Voici un très beau roman aux multiples facettes, une rencontre étonnante avec le monde des marais, un espace de tourbières et de marécages où vivent et se reproduisent de nombreuses espèces d'oiseaux.
Un titre à la mesure de cette nature, «
là où chantent les écrevisses », est une façon imagée de désigner tel point ou telle avancée, dans un milieu minéral, un labyrinthe humide fait de canaux comme autant de caches pour les déserteurs.
L'habileté de l'écrivaine
Delia Owens, est d'avoir choisi Kya, une petite fille pour incarner dans sa chaire, l'histoire d'une famille ruinée, qui peu à peu se fracasse sous la violence sans fin d''un père à la dérive, et d'une mère Ma qui finit par tout larguer.
L'absence de Ma, Kya l'éprouve à six ans, un matin, les tendres odeurs du matin auront disparu , un matin, puis un deuxième matin, puis à jamais.
La peur, et l'angoisse imprègnent sa vie de tous les jours, malgré son frère Jodie le dernier à quitter le navire.
"Jusqu'au jour où la douleur qu'elle avait au coeur s'écoula comme l'eau dans le sable."
"Kya posa sa main sur la terre mouillée et vivante et le marais de vint sa mère."
Ce livre est un guide de survie, et une magnifique traversée de l'enfance. Owens en bâtissant l'histoire de Kya nous délivre un très belle vision de la nature, une découverte d'une sorte de forêt primaire sertie de marais et d'êtres inconnus ou si rares que nos yeux pourront imaginer ou frémir dans cet espace aquatique.

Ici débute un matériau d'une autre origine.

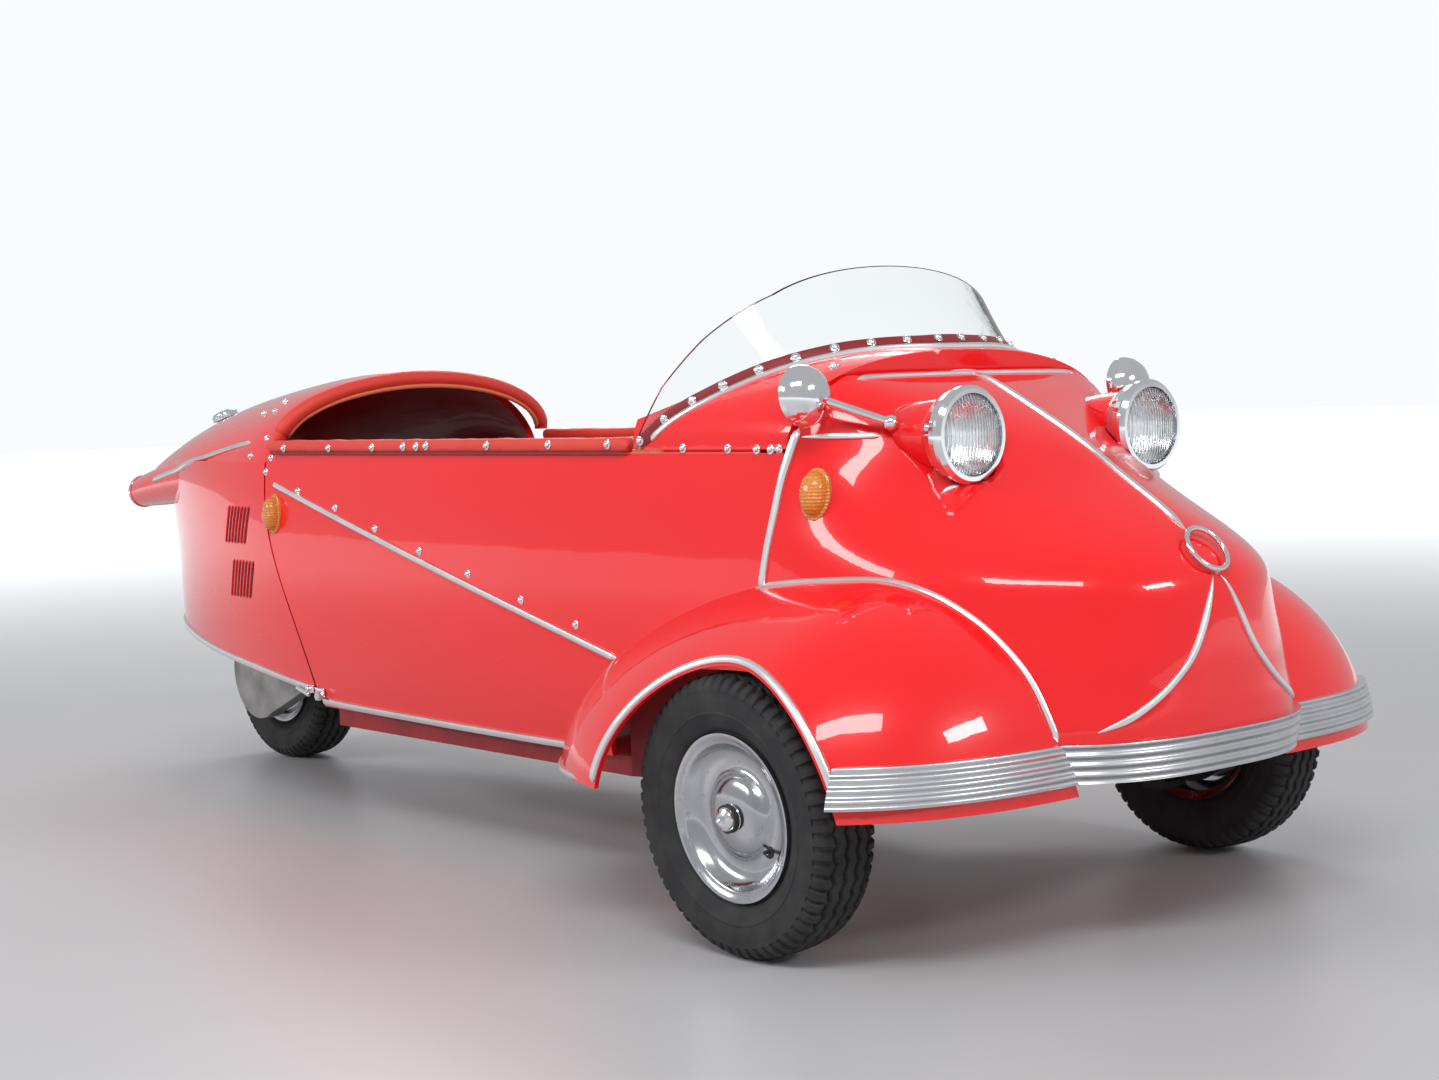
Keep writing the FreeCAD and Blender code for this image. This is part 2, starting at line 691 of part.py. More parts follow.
def soft_block(x, y0, y1, z0, z1, lean=0.0, radius=22.0):
    shape = box(-x, x, y0, y1, z0, z1)
    shape = shape.makeFillet(radius, shape.Edges)
    if lean:
        shape.rotate(vec(0, y0, z0), vec(1, 0, 0), -lean)
    return shape


def make_seats():
    lean = math.atan2(BULKHEAD_HEAD[0] - BULKHEAD_FOOT[0], BULKHEAD_HEAD[1] - BULKHEAD_FOOT[1])
    behind = BULKHEAD_FOOT[0] + (BACK_FOOT_Z - BULKHEAD_FOOT[1]) * math.tan(lean)
    rear_y = behind - (BACK_THICK + SEAT_GAP) / math.cos(lean)
    save("seat_front_cushion", soft_block(185, 560, 890, CUSHION_Z, BACK_FOOT_Z - 6))
    save("seat_front_back", soft_block(180, FRONT_BACK_Y, FRONT_BACK_Y + BACK_THICK, BACK_FOOT_Z, 690, FRONT_LEAN))
    save("seat_rear_cushion", soft_block(190, 1080, 1300, CUSHION_Z, BACK_FOOT_Z - 6))
    save("seat_rear_back", soft_block(200, rear_y, rear_y + BACK_THICK, BACK_FOOT_Z, 650, math.degrees(lean)))
    frames = []
    under = CUSHION_Z - SEAT_GAP
    for y0, y1 in ((575, 875), (1095, 1285)):
        frame = box(-165, 165, y0, y1, under - 24, under).cut(box(-140, 140, y0 + 25, y1 - 25, 270, 310))
        legs = [box(x, x + 25, y, y + 25, FLOOR_Z + FLOOR_SHEET, under - 20) for x in (-165, 140) for y in (y0, y1 - 25)]
        frames.append(frame.fuse(legs))
    turn = math.radians(FRONT_LEAN)
    up = vec(0, math.sin(turn), math.cos(turn))
    back = vec(0, math.cos(turn), -math.sin(turn))
    foot = vec(0, FRONT_BACK_Y, BACK_FOOT_Z) + back * (BACK_THICK + SEAT_GAP + POST_R)
    for x in (-120, 120):
        low, high = foot + up * -100 + vec(x, 0, 0), foot + up * 220 + vec(x, 0, 0)
        rail = box(x - 9, x + 9, 860, low.y + 8, under - 22, under - 4)
        frames[0] = frames[0].fuse([rod(low, high, POST_R), rail])
    save("seat_frames", *frames)


def make_dash(hull):
    panel = side_prism(((150, 600), (162, 600), (150, 740), (138, 740)), 400)
    room = hull["tub_in"].fuse(lid_solid(PANEL + 8))
    save("dashboard", panel.common(room))


def make_pedals():
    pads = []
    for x in (-110, 60, 130):
        pad = box(x - 28, x + 28, 20, 28, 235, 300)
        stem = box(x - 6, x + 6, 24, 36, FLOOR_Z + FLOOR_SHEET, 240)
        pads.append(pad.fuse(stem))
    save("pedals", *pads)


def make_rear():
    rails = [rod(vec(x, 1330, 232), vec(x, 1790, 232), 14.0) for x in (-150, 150)]
    cross = rod(vec(-150, 1750, 250), vec(150, 1750, 250), 13.0)
    frame = rails[0].fuse([rails[1], cross]).cut(bulkhead_sheet())
    save("rear_frame", largest(frame))
    save("engine_block", box(-120, 120, 1470, 1700, 246.3, 476))
    pivot, hub = vec(0, 1750, 250), vec(0, WHEELBASE, TYRE_R)
    def oval(x0, x1, r0, r1):
        a = rod(vec(x0, pivot.y, pivot.z), vec(x1, pivot.y, pivot.z), r0)
        b = rod(vec(x0, hub.y, hub.z), vec(x1, hub.y, hub.z), r1)
        slope = (hub - pivot)
        slope.normalize()
        up = vec(0, -slope.z, slope.y)
        corners = [pivot + up * r0, hub + up * r1, hub - up * r1, pivot - up * r0]
        web = Part.Face(polygon([vec(x0, c.y, c.z) for c in corners])).extrude(vec(x1 - x0, 0, 0))
        return a.fuse([b, web])
    case = oval(-96, -64, 48.0, 100.0)
    arm = oval(64, 76, 24.0, 30.0)
    axle = rod(vec(-70, hub.y, hub.z), vec(78, hub.y, hub.z), SPINDLE_R)
    sleeve = rod(vec(-70, pivot.y, pivot.z), vec(70, pivot.y, pivot.z), 22.0)
    swing = case.fuse([arm, axle, sleeve]).cut(rod(vec(-200, pivot.y, pivot.z), vec(200, pivot.y, pivot.z), 13.0))
    save("swing_arm", swing)
    can = rod(vec(190, 1500, 300), vec(190, 1880, 280), 42.0)
    pipe = rod(vec(120, 1560, 300), vec(190, 1560, 300), 15.0)
    outlet = rod(vec(190, 1870, 275), vec(150, 2180, 262), 13.0)
    save("exhaust", can.fuse([pipe, outlet]))


def make_bumper(hull):
    """Ribbed alloy strip that wraps the lower edge of the nose and of both fenders."""
    dome = hull["dome"]
    band = box(-700, 700, -600, BUMPER_END_Y, BUMPER_LOW_Z, BUMPER_HIGH_Z)
    side = fender_dome(-BUMPER_PROUD).common(band).cut(dome).cut(hull["nose"])
    side = largest(side)
    front = nose_solid(-BUMPER_PROUD).common(band).cut(hull["nose"])
    for part in (dome, mirrored(dome), side, mirrored(side)):
        front = front.cut(part)
    save("bumper_strip", side, mirrored(side), largest(front))


def belt_edge(offset):
    return [vec(scale * SIDE[-1][1] + offset, y, BELT_Z) for y, scale in TUB_STATIONS]


def make_belt():
    """Padded edging on top of both side walls."""
    outer, inner = belt_edge(BELT_PAD_OUT), belt_edge(BELT_PAD_OUT - BELT_PAD_W)
    inner.reverse()
    ring = Part.Wire([curve(outer), Part.makeLine(outer[-1], inner[0]), curve(inner), Part.makeLine(inner[-1], outer[0])])
    pad = Part.Face(ring).extrude(vec(0, 0, BELT_PAD_H))
    left = pad.common(box(0, 500, LID_REAR_Y + SEAM, BELT_PAD_END, 600, 800))
    save("belt_edging", left, mirrored(left))


def main():
    os.makedirs("parts", exist_ok=True)
    hull = hull_solids()
    make_nose(hull)
    make_fenders(hull)
    make_sides(hull)
    make_floor()
    make_liners()
    make_bulkhead(hull)
    make_tail(hull)
    make_lid()
    make_screen()
    make_hoop()
    make_headlamps()
    make_tail_lamps()
    make_mirrors(hull)
    make_bumper(hull)
    make_belt()
    make_wheels()
    make_knuckles()
    make_front_axle()
    make_steering()
    make_seats()
    make_dash(hull)
    make_pedals()
    make_rear()


main()
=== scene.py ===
import bpy
import bmesh
import math
from mathutils import Matrix, Vector, noise
from mathutils.bvhtree import BVHTree


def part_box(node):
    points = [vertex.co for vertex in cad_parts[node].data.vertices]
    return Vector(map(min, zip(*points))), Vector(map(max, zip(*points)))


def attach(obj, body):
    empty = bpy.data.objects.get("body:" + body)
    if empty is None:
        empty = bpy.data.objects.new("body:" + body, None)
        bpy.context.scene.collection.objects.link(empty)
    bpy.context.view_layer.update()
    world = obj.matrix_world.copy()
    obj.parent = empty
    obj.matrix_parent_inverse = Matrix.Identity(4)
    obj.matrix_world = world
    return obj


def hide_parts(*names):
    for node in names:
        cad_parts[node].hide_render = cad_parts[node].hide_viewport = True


# Looks of an open three-wheel tandem bubble car. Points are written in millimetres from the
# floor under the front axle, +Z up, nose to -Y, and at() brings them into the model's frame.

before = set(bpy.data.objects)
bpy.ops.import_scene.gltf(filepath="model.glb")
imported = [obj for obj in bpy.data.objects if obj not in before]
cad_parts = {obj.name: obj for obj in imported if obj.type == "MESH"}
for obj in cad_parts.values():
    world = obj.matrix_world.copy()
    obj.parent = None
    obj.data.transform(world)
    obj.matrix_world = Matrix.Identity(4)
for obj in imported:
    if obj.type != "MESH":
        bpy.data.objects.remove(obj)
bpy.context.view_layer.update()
FRONT_AXLE_Y = -0.9907


def at(x, y, z):
    return Vector((x / 1000, y / 1000 + FRONT_AXLE_Y, z / 1000))


# Camera, at the photograph's place

CAMERA_PLACE = (-2403.24, -2247.18, 741.32)
CAMERA_YAW = math.radians(39.99)
CAMERA_PITCH = math.radians(-3.69)
CAMERA_ROLL = math.radians(-1.84)
SENSOR_WIDTH = 36.0
FOCAL_LENGTH = 56.9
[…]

Kya a l'intuition très tôt que sa vie sera liée à sa capacité de devenir autonome, gagner sa vie avec la complicité de Jumping et de Mabel, car le jour où ses cueillettes de moules, permettent de payer son essence c'est la lumière qui revient dans sa cabane et sa farine de Maïs qui caramélise pour la nourrir. Cet apprentissage de la débrouillardise est délicieusement racontée.
Sa survie est aussi liée à sa connaissance intime de son environnement, sa lucidité à ne suivre aucun étranger, à ne donner prise à quiconque, faire comprendre qu'elle n'a besoin de personne ni pour se vêtir ni pour manger, distillant des nouvelles factices de Pa et de Ma.
Sa rencontre avec le jeune Tate de 4 ans plus âgé, va tisser avec lenteur une relation inaltérable. Kya prendra du temps à s'exprimer. Ce tandem est la grande réussite du livre.
Delia Owens réussit à nous éblouir d'une magnifique amitié d'enfant.
Tate après lui avoir ouvert les bienfaits de la lecture et du savoir, puise dans son sens pratique de l'environnement, de la faune et de la flore, pour l'initier à toutes les sciences et à la biologie.
Quand vient se greffer l'accident de Chaise Andrews, Kya a les armes pour ne pas être emporté par les conséquences de ce drame.
Roman initiatique dans lequel je me suis identifié totalement, et où j'ai ressenti l'authenticité de l'histoire, et la réalité humaine des deux principaux acteurs. L'incursion de la poésie est aussi une très subtile idée, pour prolonger l'expression des sentiments de Kya.
J'ai souvent repensé au livre "La fille du roi des marais", beaucoup plus sombre et soutenu par un suspens angoissant.
A ceux qui ne connaissent pas le bonheur de ramasser des plumes, et de les peindre allez y. Il faut toucher ces plumes de la main ou avec de l'aquarelle pour sentir la beauté et la douceur de cette ouateuse peau d'oiseau.